By Christina Vranian Grande
What is FINSTA? If you haven’t even heard of FINSTA and inadvertently learn that your teenager has a fake social media account, you might have a few questions. One teacher investigated by asking her students why they have fake social media accounts on Instagram and other popular sites.
“I need to look at a popular page. I feel disconnected from the world.”
One of my favorite students, Hallie dragged her birkenstock-clad feet as she shuffled into my classroom during break.
“Oh, I can pull up a news site,” I joked. “CNN?”
“Ugh. I can’t pull up my Instagram feed.” Hallie whined, pressing buttons on her phone.
Knowing that students often created Fake Instagram accounts or FINSTAs, I decided that this was my opportunity to ask the question to which I longed to know the answer:
“Are you trying to open your FINSTA?” I asked. I made sure to look down at my computer as I asked, not wanting her to know how eager I was for her response. “Do you have a FINSTA?”
“What?” She kept typing.
“Mine has really ugly pictures on it,” she snorted. “I’m only friends with a few people.”
“Ugly pictures?” I questioned.
“You know, just funny pics you want only your friends to see.”
“So, why don’t you just send a snapchat or a text?” I pressed.
“I don’t know. Once everybody does it, you do too. Ya know?”
What is FINSTA?
And there was my answer. What is FINSTA? Partly, it’s something kids do because everyone else is. How many kids, I wondered, made these accounts or made other decisions based on their friends’ choices? Even the Birkenstocks Hallie wore also held the feet of over a dozen of her friends. Aside from hair color, it was difficult to tell the junior girls apart—each wore black leggings and an athletic top—the uniform of the 17-year-old. If you asked them why they wore leggings or why they wore the sandals, they would inevitably say that the clothes were comfortable.
I doubt that even Hallie would admit to having a FINSTA “because everyone else does” if she was surrounded by her friends. But in a one-on-one relationship, high school teenagers tended to be very open, especially to adults who aren’t their parents. So, I decided that in the next 10 seconds I would try to continue my personal research on FINSTA.
“Do other people just post ugly pictures?” I asked, knowing she was distracted at that moment and she wouldn’t catch on to my interrogation.
“Yeah. You know, girls think, I look too ugly to post this on my RINSTA [real Instagram], so I’m going to post it here.”
Hallie’s friend David walked in as she finished her sentence. She was still distracted by her password loss. David asked what we were talking about. He shook his head in disagreement, “No, it’s for drugs or alcohol.”
Although I knew the days of the drug dealer pager were over, I had never considered that a secret social media account could be the new underground drug web. It’s a status symbol for teenagers to have as many followers as possible on a social media account, but kids who were involved in illegal or scandalous activities couldn’t risk having thousands of followers. The solution—kids brilliantly created two social media accounts, a private and a public one. One social media account bragged of hundreds of followers, and the other had a more devious mission.

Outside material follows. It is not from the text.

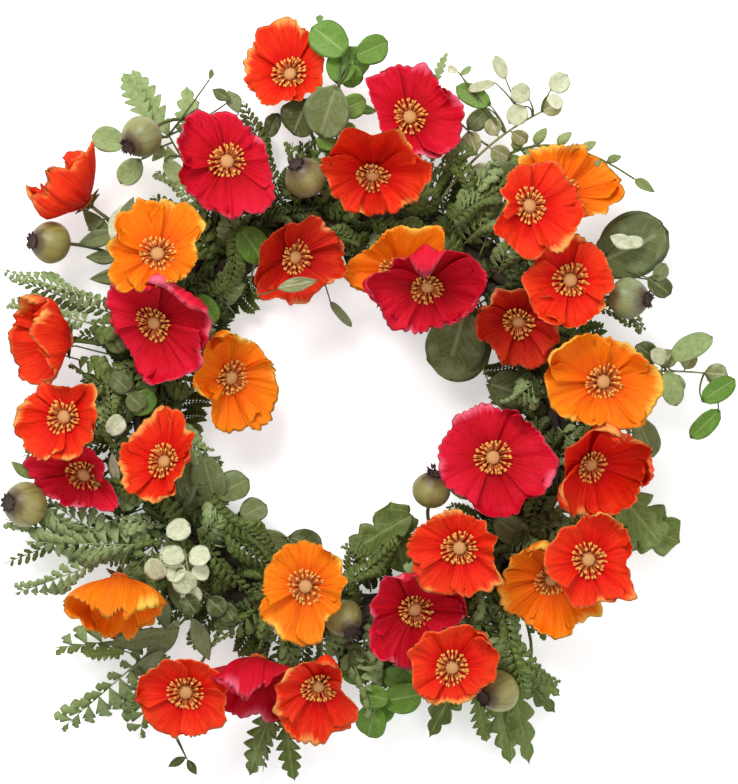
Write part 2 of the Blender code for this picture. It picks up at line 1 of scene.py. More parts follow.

But, as I continued my conversation with David, I thought I would poll other students informally throughout the day to get to the bottom of my FINSTA investigation. While kids would nod when I mentioned drugs or alcohol, they also admitted to preferring a less public profile on occasion.
Their FINSTAs narrowed their social circle—their “fake feeds” became places where they felt comfortable, sounding boards where they could discuss their bad days or make jokes they knew their friends would appreciate and not ridicule.
Having taught teenagers for the past 16 years, I admit that I find it harder to identify with their social norms. But being on the inside, I have the unique opportunity to observe their communication (much like I could by sitting next to a Secret Society Meeting). I personally have a RINSTA (a real Instagram), where I post pictures of my kids and our vacations. In most pictures, we don’t have on our Saturday night sweatpants and we aren’t wearing mismatched jammies. We send the world (or at least our followers) an edited image of ourselves.
Will I create a FINSTA? Probably not, but it might make me feel a little freer to share our real, messy lives with just a few people.
Christina Vranian Grande, a marathon runner and mother of two, is an English teacher at Trinity Episcopal School in Richmond, Virginia.